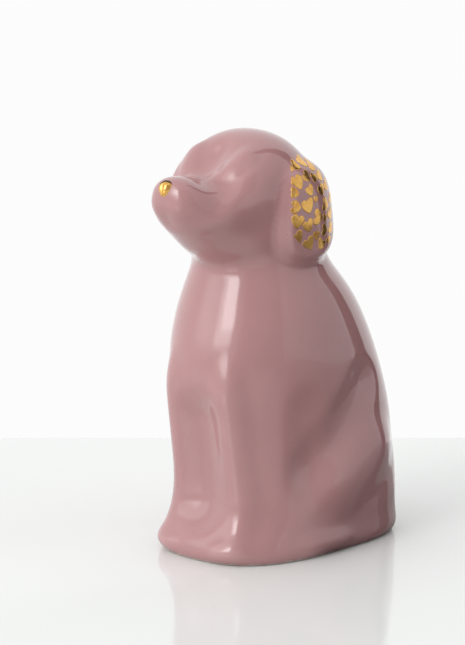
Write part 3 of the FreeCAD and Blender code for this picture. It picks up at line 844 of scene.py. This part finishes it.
def noseButton():
    bm = bmesh.new()
    bmesh.ops.create_uvsphere(bm, u_segments=32, v_segments=24, radius=1)
    for vert in bm.verts:
        x, y, z = vert.co
        crease = math.exp(-((x / nose["crease"][1]) ** 2)) * smoothStep(1 - abs(z + nose["creaseDown"]))
        vert.co = Vector(
            (
                x * (1 + nose["taper"] * z) * nose["halfWidth"] * mm,
                (y + nose["crease"][0] * crease * (y < 0)) * nose["depth"] * mm,
                z * nose["halfHeight"] * mm,
            )
        )
    turn = Vector((0, -1, 0)).rotation_difference(noseAhead)
    bmesh.ops.rotate(bm, verts=bm.verts, cent=(0, 0, 0), matrix=turn.to_matrix())
    middle = noseTip + noseAhead * (nose["proud"] - nose["depth"]) * mm
    bmesh.ops.translate(bm, verts=bm.verts, vec=middle)
    return bm


# the nose's far edge is painted dark to stand for a dark reflection, measured from this centre
noseDarkFreeCentre = noseTip + Vector(nose["darkFreeCentre"]) * mm
noseLustre = goldMaterial("noseLustre", tuple(noseDarkFreeCentre))
noseGold = newPiece("nose_gold", noseButton(), noseLustre, "shell", ["nose_gilding"])
addSubdivision(noseGold, 1)
print("nose made")


# The stopper is a soft collar gripped by the base hole, and a cap pushed up into it.
stopper = {
    "steps": 96,
    "bore": 14.3,
    "lap": 2.5,
    "flange": 1.2,
    "lipLap": 1.2,
    "lip": 0.8,
    "capFit": 0.08,
    "capWall": 1.6,
    "capDepth": 7.0,
    "capFlangeShort": 0.8,
    "collarFit": 0.05,
    "bar": 3.0,
    "barSunk": 0.4,  # how far the bar's top goes into the cup
    "barRound": 0.5,
    "soften": 0.25,
}


def spunPiece(name, corners, material, body, replaced):
    bm = bmesh.new()
    verts = [bm.verts.new((radius * mm, holeY, z * mm)) for radius, z in corners]
    for a, b in zip(verts, verts[1:]):
        bm.edges.new((a, b))
    if corners[0][0] > 0:
        bm.edges.new((verts[-1], verts[0]))
    bmesh.ops.spin(
        bm,
        geom=bm.verts[:] + bm.edges[:],
        cent=(0, holeY, 0),
        axis=(0, 0, 1),
        angle=math.tau,
        steps=stopper["steps"],
        use_merge=True,
    )
    bmesh.ops.remove_doubles(bm, verts=bm.verts, dist=0.005 * mm)
    bmesh.ops.recalc_face_normals(bm, faces=bm.faces)
    piece = newPiece(name, bm, material, body, replaced)
    bevel = piece.modifiers.new("softened", "BEVEL")
    bevel.width = stopper["soften"] * mm
    bevel.segments = 3
    bevel.limit_method = "ANGLE"
    bevel.harden_normals = True
    return piece


def makeStopper():
    bore = stopper["bore"]
    hole = cuts["holeRadius"] - stopper["collarFit"]
    under = cuts["footHeight"]
    seat = under - stopper["flange"]
    top = under + dogForm["floor"]
    brim = cuts["holeRadius"] + stopper["lap"]
    lip = cuts["holeRadius"] + stopper["lipLap"]
    collar = [
        (bore, seat), (brim, seat), (brim, under), (hole, under), (hole, top), (lip, top),
        (hole, top + stopper["lip"]), (bore, top + stopper["lip"]),
    ]
    spunPiece("stopper_ring", collar, collarVinyl, "shell", ["stopper_collar"])
    outer = bore - stopper["capFit"]
    inner = outer - stopper["capWall"]
    low = seat - stopper["flange"]
    crown = seat + stopper["capDepth"]
    ease = stopper["capWall"] / 2
    brim -= stopper["capFlangeShort"]
    cap = [
        (0, crown - stopper["capWall"]), (inner, crown - stopper["capWall"]), (inner, low), (brim, low),
        (brim, seat), (outer, seat), (outer, crown - ease), (outer - ease, crown), (0, crown),
    ]
    spunPiece("stopper_cup", cap, capVinyl, "stopper", ["stopper_cap"])
    pullBar(inner, low, crown - stopper["capWall"])


def pullBar(reach, low, high):
    bm = bmesh.new()
    bmesh.ops.create_cube(bm, size=1)
    high += stopper["barSunk"]
    size = (2 * reach + stopper["capWall"], stopper["bar"], high - low)
    bmesh.ops.scale(bm, vec=Vector(size) * mm, verts=bm.verts)
    bmesh.ops.translate(bm, vec=Vector((0, holeY, (low + high) / 2 * mm)), verts=bm.verts)
    bmesh.ops.bevel(
        bm,
        geom=bm.edges[:],
        offset=stopper["barRound"] * mm,
        segments=4,
        profile=0.5,
        affect="EDGES",
        material=-1,
    )
    newPiece("stopper_pull_bar", bm, capVinyl, "stopper")


makeStopper()
print("stopper made")


# Table and studio. The studio is soft panels painted on the sky; the camera itself sees plain white.
# In reflections the table is a little greyer, and dark in one sector.
studio = {
    "table": (1.6, 0.75, 0.194),  # width, run in front of the dog, run behind it, square to the view
    "tableColour": (0.86, 0.885, 0.87, 1),
    "tableReflected": (0.74, 0.75, 0.74, 1),
    "tableShaded": (0.14, 0.14, 0.14, 1),
    "shadedSector": (70, 95, 174, 179),  # azimuths where the shade starts, is full, begins to end and is gone
    "tableRoughness": 0.08,
    "seen": 0.975,
    "walls": 0.97,
    "panels": (  # azimuth and elevation ranges in degrees, softness, brightness
        ("ceiling", -180, 180, 60, 90, 20, 0.8),
        ("roomSide", 20, 155, -90, 60, 12, 0.50),
        ("keyHalo", -60, 24, -6, 66, 26, 2.0),
        ("keySoftbox", -20, 19, 4, 50, 11, 3.6),
        ("keyMiddle", -12, 19, 12, 44, 10, 6.0),
        ("sidePanel", 85, 152, -14, 60, 3, 0.80),
        ("darkStand", 153, 172, -90, 70, 2, 0.03),
        ("lowDark", 95, 153, -90, -13, 3, 0.10),
    ),
}


def makeTable():
    width, front, back = studio["table"]
    bm = bmesh.new()
    bmesh.ops.create_grid(bm, x_segments=1, y_segments=1, size=0.5)
    bmesh.ops.scale(bm, vec=(width, front + back, 1), verts=bm.verts)
    bmesh.ops.translate(bm, vec=(0, (back - front) / 2, 0), verts=bm.verts)
    turn = Matrix.Rotation(math.radians(cameraSetup["azimuth"]), 3, "Z")
    bmesh.ops.rotate(bm, cent=(0, 0, 0), matrix=turn, verts=bm.verts)
    aim = Vector(cameraSetup["aim"])
    bmesh.ops.translate(bm, vec=(aim.x, aim.y, 0), verts=bm.verts)
    mesh = bpy.data.meshes.new("table")
    bm.to_mesh(mesh)
    bm.free()
    table = bpy.data.objects.new("table", mesh)
    bpy.context.scene.collection.objects.link(table)
    material, tree, shader = newMaterial("tableTop")
    place = addNode(tree, "ShaderNodeTexCoord").outputs["Object"]
    x, y, _ = addNode(tree, "ShaderNodeSeparateXYZ", i0=place).outputs
    azimuth = azimuthOf(tree, x, y)
    start, full, end, gone = studio["shadedSector"]
    rising, falling = easeBetween(tree, azimuth, start, full), easeBetween(tree, azimuth, gone, end)
    shade = mathOf(tree, "MULTIPLY", rising, falling)
    ray = addNode(tree, "ShaderNodeLightPath").outputs["Is Camera Ray"]
    bounced = mixColours(tree, shade, studio["tableReflected"], studio["tableShaded"])
    colour = mixColours(tree, ray, bounced, studio["tableColour"])
    tree.links.new(colour, shader.inputs["Base Color"])
    shader.inputs["Roughness"].default_value = studio["tableRoughness"]
    mesh.materials.append(material)


def makeStudio():
    world = bpy.data.worlds.new("studio")
    bpy.context.scene.world = world
    world.use_nodes = True
    tree = world.node_tree
    tree.nodes.clear()
    way = addNode(tree, "ShaderNodeTexCoord").outputs["Generated"]
    x, y, z = addNode(tree, "ShaderNodeSeparateXYZ", i0=way).outputs
    azimuth = azimuthOf(tree, x, y)
    elevation = mathOf(tree, "DEGREES", mathOf(tree, "ARCSINE", z))
    level = studio["walls"]
    for _, left, right, low, high, soft, brightness in studio["panels"]:
        mask = 1.0
        for angle, start, end in ((azimuth, left, right), (elevation, low, high)):
            if start > -180 or angle is elevation:
                mask = mathOf(tree, "MULTIPLY", mask, easeBetween(tree, angle, start, start + soft))
            if end < 90 or (angle is azimuth and end < 180):
                mask = mathOf(tree, "MULTIPLY", mask, easeBetween(tree, angle, end, end - soft))
        level = easeBetween(tree, mask, 0.0, 1.0, level, brightness)
    ray = addNode(tree, "ShaderNodeLightPath").outputs["Is Camera Ray"]
    level = easeBetween(tree, ray, 0.0, 1.0, level, studio["seen"])
    light = addNode(tree, "ShaderNodeBackground", Color=level)
    addNode(tree, "ShaderNodeOutputWorld", Surface=light.outputs[0])


makeTable()
makeStudio()
print("studio lit")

=-=-=-=-=

■ **GIVEN REQUEST**: From the data above, gather every line that includes the word "scene".

■ **RESULT OF THE EXERCISE**:
Write part 3 of the FreeCAD and Blender code for this picture. It picks up at line 844 of scene.py. This part finishes it.
    bpy.context.scene.collection.objects.link(table)
    bpy.context.scene.world = world